Dans le film, on passe des Romains aux Corses, avec votre voix off qui accompagne le récit. On sent dans la narration une certaine dualité, eu égard à votre parcours de vie entre la Corse, Paris et Rome. Peut-on dire que ce film est une sorte d’introspection ?


La chronologie de ce week-end est une montée vers ce moment de communion dans tous les sens du mot, avec cette messe que la cardinal Bustillo donne pour les Corses. Cette recherche a été l'accomplissement d'un cycle. C'est-à-dire que je pars du décentrement : je suis parti il y a 13 ans maintenant de Corse, je vis à Paris, j'ai vécu quelques années à Rome. C'est d’ailleurs la question que je pose au début du film : « de quel côté serai-je ? » ; ça m'a amené à me poser la question de ce qu'était être Corse. Et quand je suis parti faire le tournage, je ne savais absolument pas ce que j'allais pouvoir filmer des Corses, car je ne savais pas si j’allais avoir accès aux cérémonies. J'étais donc parti surtout pour filmer les Romains. Mais la ferveur et la joie de tous ces Corses qui sont partis là-bas sont venues me « récupérer ». La Corse est venue me chercher à Rome, tout simplement. J'ai compris à quel point il y avait du sens pour les Corses de se décentrer vers Rome pour mieux rayonner. Car si cet événement faisait rayonner l’île dans le monde par la figure du cardinal et par la théologie politique de l'Église, j’ai surtout trouvé des Corses heureux d'être tous ensemble là-bas, au-delà de toutes les divisions.
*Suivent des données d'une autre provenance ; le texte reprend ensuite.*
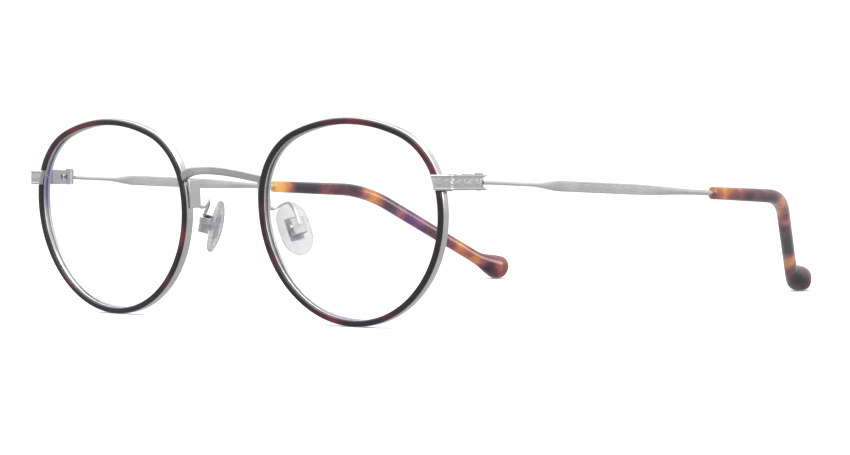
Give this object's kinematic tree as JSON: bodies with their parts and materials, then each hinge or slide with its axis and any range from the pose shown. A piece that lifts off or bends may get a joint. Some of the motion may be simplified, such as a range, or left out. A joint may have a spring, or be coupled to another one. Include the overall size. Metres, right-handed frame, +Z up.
{
  "type": "eyeglasses",
  "caption": "Round metal eyeglasses with a thin acetate inlay on each rim, adjustable nose pads and folding wire temples with tortoiseshell tips.",
  "frame": {"origin": "middle of the frame's bounding box on the surface that it stands on, temples open", "axes": "+X to the wearer's left, +Y from the front to the temple tips, +Z up; the frame stands on its rims and temple tips"},
  "size_m": [0.1354, 0.1604, 0.0433],
  "materials": {
    "silver_metal": "satin silver plating with fine engraving",
    "screw_steel": "turned steel",
    "dark_acetate": "polished near-black acetate with wine red patches",
    "tortoise_acetate": "polished tortoiseshell acetate, amber and dark brown",
    "silicone": "clear soft silicone",
    "lens_clear": "clear with a violet anti-reflection coating"
  },
  "bodies": {
    "front": {"bridge": "silver_metal", "rim_left": "silver_metal", "inlay_ring_left": "dark_acetate", "lens_left": "lens_clear", "rim_lock_upper_left": "silver_metal", "rim_lock_lower_left": "silver_metal", "rim_lock_screw_left": "screw_steel", "endpiece_left": "silver_metal", "hinge_front_left": "silver_metal", "hinge_screw_left": "screw_steel", "pad_arm_left": "silver_metal", "pad_box_left": "silver_metal", "pad_screw_left": "screw_steel", "rim_right": "silver_metal", "inlay_ring_right": "dark_acetate", "lens_right": "lens_clear", "rim_lock_upper_right": "silver_metal", "rim_lock_lower_right": "silver_metal", "rim_lock_screw_right": "screw_steel", "endpiece_right": "silver_metal", "hinge_front_right": "silver_metal", "hinge_screw_right": "screw_steel", "pad_arm_right": "silver_metal", "pad_box_right": "silver_metal", "pad_screw_right": "screw_steel"},
    "temple_left": {"hinge_temple_left": "silver_metal", "temple_left": "silver_metal", "temple_tip_left": "tortoise_acetate"},
    "temple_right": {"hinge_temple_right": "silver_metal", "temple_right": "silver_metal", "temple_tip_right": "tortoise_acetate"},
    "pad_left": {"pad_core_left": "screw_steel", "nose_pad_left": "silicone"},
    "pad_right": {"pad_core_right": "screw_steel", "nose_pad_right": "silicone"}
  },
  "joints": [
    {"name": "temple_left_fold", "type": "hinge", "parent": "front", "child": "temple_left", "pos_m": [0.06035, -0.06308, 0.0298], "axis": [0, 0.0541, 0.9985], "range_deg": [0, 90]},
    {"name": "temple_right_fold", "type": "hinge", "parent": "front", "child": "temple_right", "pos_m": [-0.06035, -0.06308, 0.0298], "axis": [0, -0.0541, -0.9985], "range_deg": [0, 77]},
    {"name": "pad_left_rock", "type": "hinge", "parent": "front", "child": "pad_left", "pos_m": [0.01335, -0.06615, 0.02007], "axis": [0.4226, 0.8787, 0.222], "range_deg": [-10, 10]},
    {"name": "pad_right_rock", "type": "hinge", "parent": "front", "child": "pad_right", "pos_m": [-0.01335, -0.06615, 0.02007], "axis": [0.4226, -0.8787, -0.222], "range_deg": [-10, 10]}
  ]
}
C'est ce qui me plaît dans le décentrement des Corses en général, et dans cet esprit de diaspora qui caractérise beaucoup de peuples qui m’intéressent énormément.


« Roma per noi » a été présenté jeudi 23 mai à Ajaccio. Une projection sera organisée le 30 mai au Régent de Bastia. Ce premier documentaire pourrait-il en appeler un deuxième ?


En réalité, je travaillais déjà sur un projet depuis un petit moment et ce projet-là à Rome est venu interrompre l'écriture du premier. Néanmoins, ce sera mon prochain tournage. C'est encore une fois lié à la Corse et ça restera dans l'esprit de ce premier film, même si la thématique sera différente. J’espère tourner ça d'ici la fin de l'année.